We interpret the council’s resolution in that case as having made a contract with Foster and Cooper, Inc. It was subject to veto by the mayor but when he failed to veto it, the resolution, accepting the offer to contract made by Foster and Cooper, Inc. (their bid), became binding on the city on February 26. All that remained to be done, under *839the council’s resolution, was the preparation of a formal document by the city attorney, reciting the terms of the contract made by the council, and the signing of the formal document by the mayor which he was required to do under Sec. 6-401 of the city charter.
Argued February 10, 1976 Decided April 27, 1976 Rehearing denied May 17 and May 28, 1976. Henry L. Bowden, Robert S. Wiggins, for appellant.

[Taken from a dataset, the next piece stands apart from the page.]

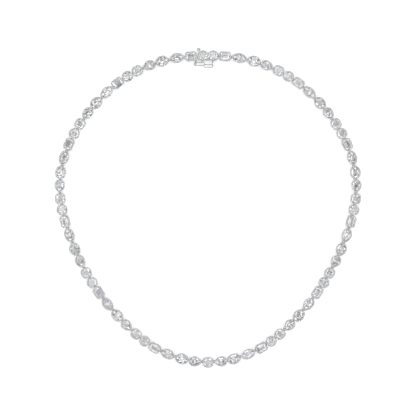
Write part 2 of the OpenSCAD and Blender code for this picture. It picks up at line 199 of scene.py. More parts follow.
@dataclass(frozen=True)
class PolishedGold(Finish):
    """White gold with a bright polish, fine scratches and a tint painted into its crevices by ambient
    occlusion: painted light where that tint is lighter than the open metal, as here, and painted shade where
    it is darker.
    """

    bright: tuple[float, float, float, float] = (0.745, 0.75, 0.755, 1.0)
    # Tint painted where ambient occlusion finds hollows, creases and gaps between parts, with how far and how
    # hard the occlusion reaches.
    painted_occlusion_tint: tuple[float, float, float, float] = (0.79, 0.8, 0.81, 1.0)
    occlusion_reach: float = 0.45 * MM
    occlusion_power: float = 1.3
    stain: float = 0.1
    cloud_scale: float = 900.0
    roughness: float = 0.07
    haze: float = 0.10
    scratch: float = 0.06
    scratch_depth: float = 0.01 * MM
    scratch_scale: float = 5200.0
    scratch_lay: tuple[float, float, float] = (1.0, 7.0, 3.0)

    def surface(self, graph: ShaderGraph) -> Signal:
        """Adds the metal's nodes.

        Args:
            graph: the material's nodes.

        Returns:
            Its shader.
        """
        place = graph.add("ShaderNodeTexCoord", output="Object")
        cloud = graph.add(
            "ShaderNodeTexNoise", None, {"Vector": place, "Scale": self.cloud_scale, "Detail": 4.0}
        )
        lines = graph.add(
            "ShaderNodeMapping", {"vector_type": "POINT"}, {"Vector": place, "Scale": self.scratch_lay}
        )
        marks = graph.add(
            "ShaderNodeTexNoise", None, {"Vector": lines, "Scale": self.scratch_scale, "Detail": 3.0}
        )
        # Painted light and shade: ambient occlusion mixes the base colour toward the crevice tint in hollows
        # and gaps; the cloud adds a faint random stain on top.
        open_air = graph.add(
            "ShaderNodeAmbientOcclusion", {"samples": 6}, {"Distance": self.occlusion_reach}, output="AO"
        )
        occlusion_and_stain = (open_air ** self.occlusion_power) * (1 - self.stain + self.stain * cloud)
        colour = graph.add(
            "ShaderNodeMix",
            {"data_type": "RGBA"},
            {"Factor": occlusion_and_stain, "A": self.painted_occlusion_tint, "B": self.bright},
            output="Result",
        )
        bump = graph.add(
            "ShaderNodeBump",
            None,
            {"Strength": self.scratch, "Distance": self.scratch_depth, "Height": marks},
        )
        return graph.add(
            "ShaderNodeBsdfPrincipled",
            None,
            {
                "Base Color": colour,
                "Metallic": 1.0,
                "Roughness": self.roughness + self.haze * (cloud * marks),
                "Normal": bump,
            },
        )


@dataclass(frozen=True)
class CutCrystal(Finish):
    """Clear colourless stone with a faint change of tint from one stone to the next."""

    cool: tuple[float, float, float, float] = (0.93, 0.95, 1.0, 1.0)
    warm: tuple[float, float, float, float] = (1.0, 0.995, 0.985, 1.0)
    drift_scale: float = 140.0
    ior: float = 2.42

    def surface(self, graph: ShaderGraph) -> Signal:
        """Adds the stone's nodes.

        Args:
            graph: the material's nodes.

        Returns:
            Its shader.
        """
        place = graph.add("ShaderNodeTexCoord", output="Object")
        drift = graph.add(
            "ShaderNodeTexNoise", None, {"Vector": place, "Scale": self.drift_scale, "Detail": 1.0}
        )
        colour = graph.add(
            "ShaderNodeMix",
            {"data_type": "RGBA"},
            {"Factor": drift, "A": self.cool, "B": self.warm},
            output="Result",
        )
        return graph.add(
            "ShaderNodeBsdfPrincipled",
            None,
            {"Base Color": colour, "Roughness": 0.0, "IOR": self.ior, "Transmission Weight": 1.0},
        )


@dataclass(frozen=True)
class StudioPaper(Finish):
    """Matt white paper on a lit table, under the necklace."""

    shade: float = 0.9
    glow: float = 0.42
    roughness: float = 0.8
    fibre: float = 0.15
    fibre_scale: float = 300.0

    def surface(self, graph: ShaderGraph) -> Signal:
        """Adds the paper's nodes.

        Args:
            graph: the material's nodes.

        Returns:
            Its shader.
        """
        place = graph.add("ShaderNodeTexCoord", output="Object")
        fibres = graph.add(
            "ShaderNodeTexNoise", None, {"Vector": place, "Scale": self.fibre_scale, "Detail": 5.0}
        )
        return graph.add(
            "ShaderNodeBsdfPrincipled",
            None,
            {
                "Base Color": grey(self.shade),
                "Roughness": self.roughness + self.fibre * fibres,
                "Emission Color": grey(1.0),
                "Emission Strength": self.glow,
            },
        )


@dataclass(frozen=True)
class Wall:
    """One arc of an outline, with the angle at which it ends if the next is tangent to it."""

    x: float
    y: float
    radius: float
    steps: int
    until: float | None = None


@dataclass(frozen=True)
class Junction:
    """Where one wall of an outline ends and the next begins, and any round corner between them."""

    stop: float
    start: float
    x: float = 0.0
    y: float = 0.0
    radius: float = 0.0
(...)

Swift, Currie, McGhee & Hiers, Glover McGhee, J. Alexander Porter, for appellee.This interpretation of the council’s February 18th resolution, that a contract was intended and made by it, is supported by the council’s subsequent action taken on April 1, 1974, to rescind "the prior action of the Council awarding the contract to Foster and Cooper, Inc. . .” Therefore, for the reasons stated in this opinion, we believe the judgment of the Court of Appeals in this case is correct.
Judgment affirmed.
All the Justices concur, except Gunter and Hill, JJ., who dissent.